## Start Dataset content
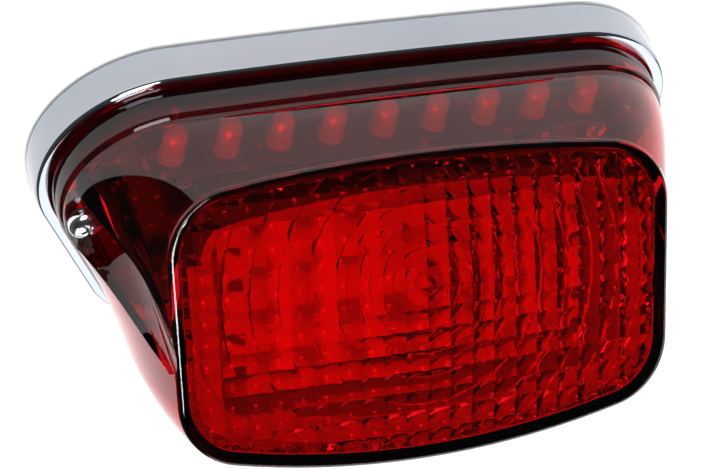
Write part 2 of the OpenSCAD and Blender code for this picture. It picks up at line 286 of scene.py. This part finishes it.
class Nodes:
    """A short way to build one procedural material."""

    def __init__(self, name):
        self.material = bpy.data.materials.new(name)
        self.material.use_nodes = True
        self.tree = self.material.node_tree
        self.shader = self.tree.nodes["Principled BSDF"]

    def set(self, **values):
        for key, value in values.items():
            self.shader.inputs[key.replace("_", " ")].default_value = value
        return self

    def node(self, kind, **values):
        made = self.tree.nodes.new(kind)
        for key, value in values.items():
            if hasattr(made, key):
                setattr(made, key, value)
            else:
                made.inputs[key.replace("_", " ")].default_value = value
        return made

    def link(self, source, target):
        self.tree.links.new(source, target)

    def coords(self):
        return self.node("ShaderNodeTexCoord").outputs["Object"]

    def noise(self, scale, detail=3.0, rough=0.5):
        made = self.node("ShaderNodeTexNoise", Scale=scale, Detail=detail, Roughness=rough)
        self.link(self.coords(), made.inputs["Vector"])
        return made.outputs["Fac"]

    def ramp(self, source, stops):
        made = self.node("ShaderNodeValToRGB")
        ramp = made.color_ramp
        while len(ramp.elements) < len(stops):
            ramp.elements.new(0.5)
        for element, (place, colour) in zip(ramp.elements, stops):
            element.position = place
            element.color = colour if len(colour) == 4 else (*colour, 1)
        self.link(source, made.inputs["Fac"])
        return made.outputs["Color"]

    def spread(self, source, low, high):
        made = self.node("ShaderNodeMapRange")
        made.inputs["To Min"].default_value = low
        made.inputs["To Max"].default_value = high
        self.link(source, made.inputs["Value"])
        return made.outputs["Result"]

    def bump(self, source, strength, distance=0.0002):
        made = self.node("ShaderNodeBump", Strength=strength, Distance=distance)
        self.link(source, made.inputs["Height"])
        self.link(made.outputs["Normal"], self.shader.inputs["Normal"])

    def to(self, source, socket):
        self.link(source, self.shader.inputs[socket])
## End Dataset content
• **Written exercise**
Reproduce each line of the material above precisely.

• **Task response**
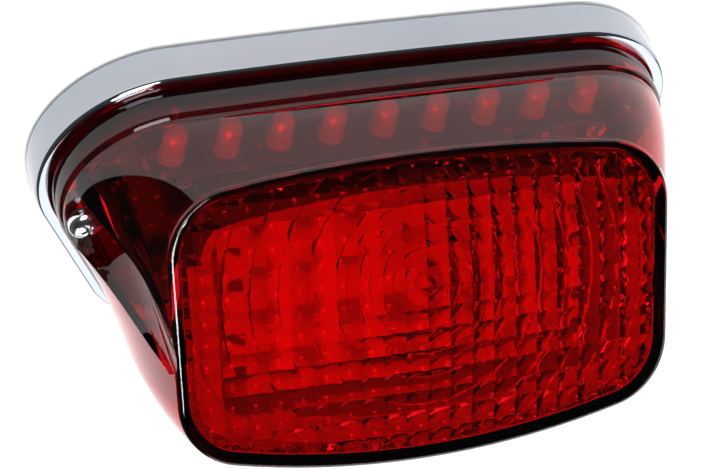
Write part 2 of the OpenSCAD and Blender code for this picture. It picks up at line 286 of scene.py. This part finishes it.
class Nodes:
    """A short way to build one procedural material."""

    def __init__(self, name):
        self.material = bpy.data.materials.new(name)
        self.material.use_nodes = True
        self.tree = self.material.node_tree
        self.shader = self.tree.nodes["Principled BSDF"]

    def set(self, **values):
        for key, value in values.items():
            self.shader.inputs[key.replace("_", " ")].default_value = value
        return self

    def node(self, kind, **values):
        made = self.tree.nodes.new(kind)
        for key, value in values.items():
            if hasattr(made, key):
                setattr(made, key, value)
            else:
                made.inputs[key.replace("_", " ")].default_value = value
        return made

    def link(self, source, target):
        self.tree.links.new(source, target)

    def coords(self):
        return self.node("ShaderNodeTexCoord").outputs["Object"]

    def noise(self, scale, detail=3.0, rough=0.5):
        made = self.node("ShaderNodeTexNoise", Scale=scale, Detail=detail, Roughness=rough)
        self.link(self.coords(), made.inputs["Vector"])
        return made.outputs["Fac"]

    def ramp(self, source, stops):
        made = self.node("ShaderNodeValToRGB")
        ramp = made.color_ramp
        while len(ramp.elements) < len(stops):
            ramp.elements.new(0.5)
        for element, (place, colour) in zip(ramp.elements, stops):
            element.position = place
            element.color = colour if len(colour) == 4 else (*colour, 1)
        self.link(source, made.inputs["Fac"])
        return made.outputs["Color"]

    def spread(self, source, low, high):
        made = self.node("ShaderNodeMapRange")
        made.inputs["To Min"].default_value = low
        made.inputs["To Max"].default_value = high
        self.link(source, made.inputs["Value"])
        return made.outputs["Result"]

    def bump(self, source, strength, distance=0.0002):
        made = self.node("ShaderNodeBump", Strength=strength, Distance=distance)
        self.link(source, made.inputs["Height"])
        self.link(made.outputs["Normal"], self.shader.inputs["Normal"])

    def to(self, source, socket):
        self.link(source, self.shader.inputs[socket])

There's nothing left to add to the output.